Rejecting single passages of the Suttas and of the profound Vinaya, they composed other Suttas and another Vinaya which had (only) the appearance (of the genuine ones).
Rejecting the following texts, viz.: the Parivāra which is an abstract of the contents (of the Vinaya), the six sections of the Abhidhamma, the Paṭisambhidā, the Niddesa, and some portions of the Jātaka, they composed new ones.
Forsaking the original rules regarding nouns, genders, composition, and the embellishments of style, they changed all that.

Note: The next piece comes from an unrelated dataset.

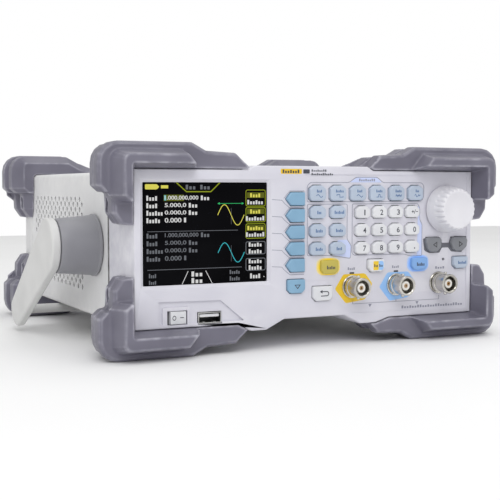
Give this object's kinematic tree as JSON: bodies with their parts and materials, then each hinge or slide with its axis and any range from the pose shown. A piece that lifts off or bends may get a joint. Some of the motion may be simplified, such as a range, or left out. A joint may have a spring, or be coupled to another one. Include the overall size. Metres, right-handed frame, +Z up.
{
  "type": "function generator",
  "caption": "Bench two-channel waveform generator: half-rack case with rubber corner bumpers, colour display, sprung keys, dial, coaxial outputs and a swinging carry handle.",
  "frame": {"origin": "centre of the footprint, on the surface that the bumpers stand on", "axes": "+Z up, +X to the right of the front panel, +Y from the front panel to the back"},
  "size_m": [0.2706, 0.2486, 0.112],
  "materials": {
    "panel_plastic": "fine matt moulded plastic",
    "case_paint": "fine textured off-white paint on sheet metal",
    "bumper_rubber": "satin moulded rubber, violet grey",
    "soft_key": "satin silicone rubber, mid blue",
    "pale_key": "satin silicone rubber, pale blue grey",
    "white_key": "satin plastic, white",
    "yellow_key": "translucent silicone lit from behind, yellow",
    "blue_key": "translucent silicone lit from behind, blue",
    "arrow_key": "satin rubber, dark grey",
    "dial_plastic": "satin moulded plastic, white",
    "screen_glass": "clear gloss window over a dark colour display",
    "nickel": "bright nickel plate",
    "circuit_board": "green solder mask with parts",
    "black_plastic": "matt black moulded plastic",
    "arm_plastic": "satin moulded plastic, warm white",
    "hub_plastic": "matt moulded plastic, mid grey"
  },
  "bodies": {
    "case": {"front_panel": "panel_plastic", "display": "screen_glass", "coaxial_sockets": "nickel", "front_board": "circuit_board", "cover": "case_paint", "rear_panel": "case_paint", "mains_inlet": "black_plastic", "main_board": "circuit_board", "power_supply": "circuit_board", "front_left_top_bumper": "bumper_rubber", "rear_left_top_bumper": "bumper_rubber", "front_left_bottom_bumper": "bumper_rubber", "rear_left_bottom_bumper": "bumper_rubber", "front_right_top_bumper": "bumper_rubber", "rear_right_top_bumper": "bumper_rubber", "front_right_bottom_bumper": "bumper_rubber", "rear_right_bottom_bumper": "bumper_rubber"},
    "handle": {"carry_handle": "arm_plastic", "left_hub": "hub_plastic", "right_hub": "hub_plastic"},
    "dial": {"dial_knob": "dial_plastic"},
    "rocker": {"power_rocker": "white_key"},
    "fan": {"fan_rotor": "black_plastic"},
    "soft_1": {"soft_key_1": "soft_key"},
    "soft_2": {"soft_key_2": "soft_key"},
    "soft_3": {"soft_key_3": "soft_key"},
    "soft_4": {"soft_key_4": "soft_key"},
    "soft_5": {"soft_key_5": "soft_key"},
    "page": {"page_key": "soft_key"},
    "sine": {"sine_key": "pale_key"},
    "square": {"square_key": "pale_key"},
    "ramp": {"ramp_key": "pale_key"},
    "pulse": {"pulse_key": "pale_key"},
    "noise": {"noise_key": "pale_key"},
    "arbitrary": {"arbitrary_key": "pale_key"},
    "modulate": {"modulate_key": "pale_key"},
    "utility": {"utility_key": "pale_key"},
    "sweep": {"sweep_key": "pale_key"},
    "store": {"store_key": "pale_key"},
    "burst": {"burst_key": "pale_key"},
    "help": {"help_key": "pale_key"},
    "digit_1": {"digit_1_key": "white_key"},
    "digit_2": {"digit_2_key": "white_key"},
    "digit_3": {"digit_3_key": "white_key"},
    "digit_sign": {"digit_sign_key": "white_key"},
    "digit_4": {"digit_4_key": "white_key"},
    "digit_5": {"digit_5_key": "white_key"},
    "digit_6": {"digit_6_key": "white_key"},
    "digit_0": {"digit_0_key": "white_key"},
    "digit_7": {"digit_7_key": "white_key"},
    "digit_8": {"digit_8_key": "white_key"},
    "digit_9": {"digit_9_key": "white_key"},
    "digit_point": {"digit_point_key": "white_key"},
    "back": {"back_key": "white_key"},
    "output_1": {"output_1_key": "yellow_key"},
    "channel": {"channel_key": "white_key"},
    "output_2": {"output_2_key": "blue_key"},
    "counter": {"counter_key": "pale_key"},
    "left_arrow": {"left_arrow_key": "arrow_key"},
    "right_arrow": {"right_arrow_key": "arrow_key"}
  },
  "joints": [
    {"name": "handle_swing", "type": "hinge", "parent": "case", "child": "handle", "pos_m": [0, -0.04665, 0.0563], "axis": [1, 0, 0], "range_deg": [-297, 0]},
    {"name": "dial_turn", "type": "hinge", "parent": "case", "child": "dial", "pos_m": [0.0867, -0.11565, 0.076], "axis": [0, 1, 0], "continuous": true},
    {"name": "rocker_tilt", "type": "hinge", "parent": "case", "child": "rocker", "pos_m": [-0.0828, -0.10705, 0.02095], "axis": [0, 0, 1], "range_deg": [-16, 0]},
    {"name": "fan_spin", "type": "hinge", "parent": "case", "child": "fan", "pos_m": [-0.052, 0.10335, 0.0563], "axis": [0, 1, 0], "continuous": true},
    {"name": "soft_1_press", "type": "slide", "parent": "case", "child": "soft_1", "axis": [0, 1, 0], "range_m": [0, 0.0012], "stiffness_N_per_m": 600},
    {"name": "soft_2_press", "type": "slide", "parent": "case", "child": "soft_2", "axis": [0, 1, 0], "range_m": [0, 0.0012], "stiffness_N_per_m": 600},
    {"name": "soft_3_press", "type": "slide", "parent": "case", "child": "soft_3", "axis": [0, 1, 0], "range_m": [0, 0.0012], "stiffness_N_per_m": 600},
    {"name": "soft_4_press", "type": "slide", "parent": "case", "child": "soft_4", "axis": [0, 1, 0], "range_m": [0, 0.0012], "stiffness_N_per_m": 600},
    {"name": "soft_5_press", "type": "slide", "parent": "case", "child": "soft_5", "axis": [0, 1, 0], "range_m": [0, 0.0012], "stiffness_N_per_m": 600},
    {"name": "page_press", "type": "slide", "parent": "case", "child": "page", "axis": [0, 1, 0], "range_m": [0, 0.0012], "stiffness_N_per_m": 600},
    {"name": "sine_press", "type": "slide", "parent": "case", "child": "sine", "axis": [0, 1, 0], "range_m": [0, 0.0012], "stiffness_N_per_m": 600},
    {"name": "square_press", "type": "slide", "parent": "case", "child": "square", "axis": [0, 1, 0], "range_m": [0, 0.0012], "stiffness_N_per_m": 600},
    {"name": "ramp_press", "type": "slide", "parent": "case", "child": "ramp", "axis": [0, 1, 0], "range_m": [0, 0.0012], "stiffness_N_per_m": 600},
    {"name": "pulse_press", "type": "slide", "parent": "case", "child": "pulse", "axis": [0, 1, 0], "range_m": [0, 0.0012], "stiffness_N_per_m": 600},
    {"name": "noise_press", "type": "slide", "parent": "case", "child": "noise", "axis": [0, 1, 0], "range_m": [0, 0.0012], "stiffness_N_per_m": 600},
    {"name": "arbitrary_press", "type": "slide", "parent": "case", "child": "arbitrary", "axis": [0, 1, 0], "range_m": [0, 0.0012], "stiffness_N_per_m": 600},
    {"name": "modulate_press", "type": "slide", "parent": "case", "child": "modulate", "axis": [0, 1, 0], "range_m": [0, 0.0012], "stiffness_N_per_m": 600},
    {"name": "utility_press", "type": "slide", "parent": "case", "child": "utility", "axis": [0, 1, 0], "range_m": [0, 0.0012], "stiffness_N_per_m": 600},
    {"name": "sweep_press", "type": "slide", "parent": "case", "child": "sweep", "axis": [0, 1, 0], "range_m": [0, 0.0012], "stiffness_N_per_m": 600},
    {"name": "store_press", "type": "slide", "parent": "case", "child": "store", "axis": [0, 1, 0], "range_m": [0, 0.0012], "stiffness_N_per_m": 600},
    {"name": "burst_press", "type": "slide", "parent": "case", "child": "burst", "axis": [0, 1, 0], "range_m": [0, 0.0012], "stiffness_N_per_m": 600},
    {"name": "help_press", "type": "slide", "parent": "case", "child": "help", "axis": [0, 1, 0], "range_m": [0, 0.0012], "stiffness_N_per_m": 600},
    {"name": "digit_1_press", "type": "slide", "parent": "case", "child": "digit_1", "axis": [0, 1, 0], "range_m": [0, 0.0012], "stiffness_N_per_m": 600},
    {"name": "digit_2_press", "type": "slide", "parent": "case", "child": "digit_2", "axis": [0, 1, 0], "range_m": [0, 0.0012], "stiffness_N_per_m": 600},
    {"name": "digit_3_press", "type": "slide", "parent": "case", "child": "digit_3", "axis": [0, 1, 0], "range_m": [0, 0.0012], "stiffness_N_per_m": 600},
    {"name": "digit_sign_press", "type": "slide", "parent": "case", "child": "digit_sign", "axis": [0, 1, 0], "range_m": [0, 0.0012], "stiffness_N_per_m": 600},
    {"name": "digit_4_press", "type": "slide", "parent": "case", "child": "digit_4", "axis": [0, 1, 0], "range_m": [0, 0.0012], "stiffness_N_per_m": 600},
    {"name": "digit_5_press", "type": "slide", "parent": "case", "child": "digit_5", "axis": [0, 1, 0], "range_m": [0, 0.0012], "stiffness_N_per_m": 600},
    {"name": "digit_6_press", "type": "slide", "parent": "case", "child": "digit_6", "axis": [0, 1, 0], "range_m": [0, 0.0012], "stiffness_N_per_m": 600},
    {"name": "digit_0_press", "type": "slide", "parent": "case", "child": "digit_0", "axis": [0, 1, 0], "range_m": [0, 0.0012], "stiffness_N_per_m": 600},
    {"name": "digit_7_press", "type": "slide", "parent": "case", "child": "digit_7", "axis": [0, 1, 0], "range_m": [0, 0.0012], "stiffness_N_per_m": 600},
    {"name": "digit_8_press", "type": "slide", "parent": "case", "child": "digit_8", "axis": [0, 1, 0], "range_m": [0, 0.0012], "stiffness_N_per_m": 600},
    {"name": "digit_9_press", "type": "slide", "parent": "case", "child": "digit_9", "axis": [0, 1, 0], "range_m": [0, 0.0012], "stiffness_N_per_m": 600},
    {"name": "digit_point_press", "type": "slide", "parent": "case", "child": "digit_point", "axis": [0, 1, 0], "range_m": [0, 0.0012], "stiffness_N_per_m": 600},
    {"name": "back_press", "type": "slide", "parent": "case", "child": "back", "axis": [0, 1, 0], "range_m": [0, 0.0012], "stiffness_N_per_m": 600},
    {"name": "output_1_press", "type": "slide", "parent": "case", "child": "output_1", "axis": [0, 1, 0], "range_m": [0, 0.0012], "stiffness_N_per_m": 600},
    {"name": "channel_press", "type": "slide", "parent": "case", "child": "channel", "axis": [0, 1, 0], "range_m": [0, 0.0012], "stiffness_N_per_m": 600},
    {"name": "output_2_press", "type": "slide", "parent": "case", "child": "output_2", "axis": [0, 1, 0], "range_m": [0, 0.0012], "stiffness_N_per_m": 600},
    {"name": "counter_press", "type": "slide", "parent": "case", "child": "counter", "axis": [0, 1, 0], "range_m": [0, 0.0012], "stiffness_N_per_m": 600},
    {"name": "left_arrow_press", "type": "slide", "parent": "case", "child": "left_arrow", "axis": [0, 1, 0], "range_m": [0, 0.0012], "stiffness_N_per_m": 600},
    {"name": "right_arrow_press", "type": "slide", "parent": "case", "child": "right_arrow", "axis": [0, 1, 0], "range_m": [0, 0.0012], "stiffness_N_per_m": 600}
  ]
}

Despite the polemics of the Mahavihara, the Dipavamsa depicts the Mahasanghikas as being accurate textual critics. The texts they reject as late are in fact late products of the Theravada school. As for the recomposition of the Vinaya, again this seems accurate, as the Mahasanghika Vinaya has in fact undergone a significant reorganization, which occurred significantly later than the Second Council (it seems to refer to Ashoka, for example). They also, like every school, composed new texts, which were sometimes taken to be buddhavacana.
And finally the description of forsaking of grammar rules is exactly what you’d expect from a Pali speaker reading Hybrid Sanskrit. Hybrid Sanskrit, of course, is a later language and it took time for texts to be adapted into it. It would be cruel to dwell on the irony of the fact that this critique comes from the pages of perhaps the most poorly edited and composed book in Pali, one whose compositional incoherence is comparable to the Mahasanghika’s own Mahavastu.
So this is an accurate description of the Mahasanghika, but one that can only apply to a much later period, not immediately after the Second Council. It must stem from the experiences of the Mahavihara monks in the early centuries CE.
Hence the second of the two accounts of the Second Council in the Dipavamsa should be rejected as a historical record. It includes no new relevant information that is historically plausible, and much that is implausible. There is no evidence to support the contention that it preserves any genuine independent historical information. Rather, it echoes a much later dispute between the Mahavihara and the Mahasanghikas of Andhra.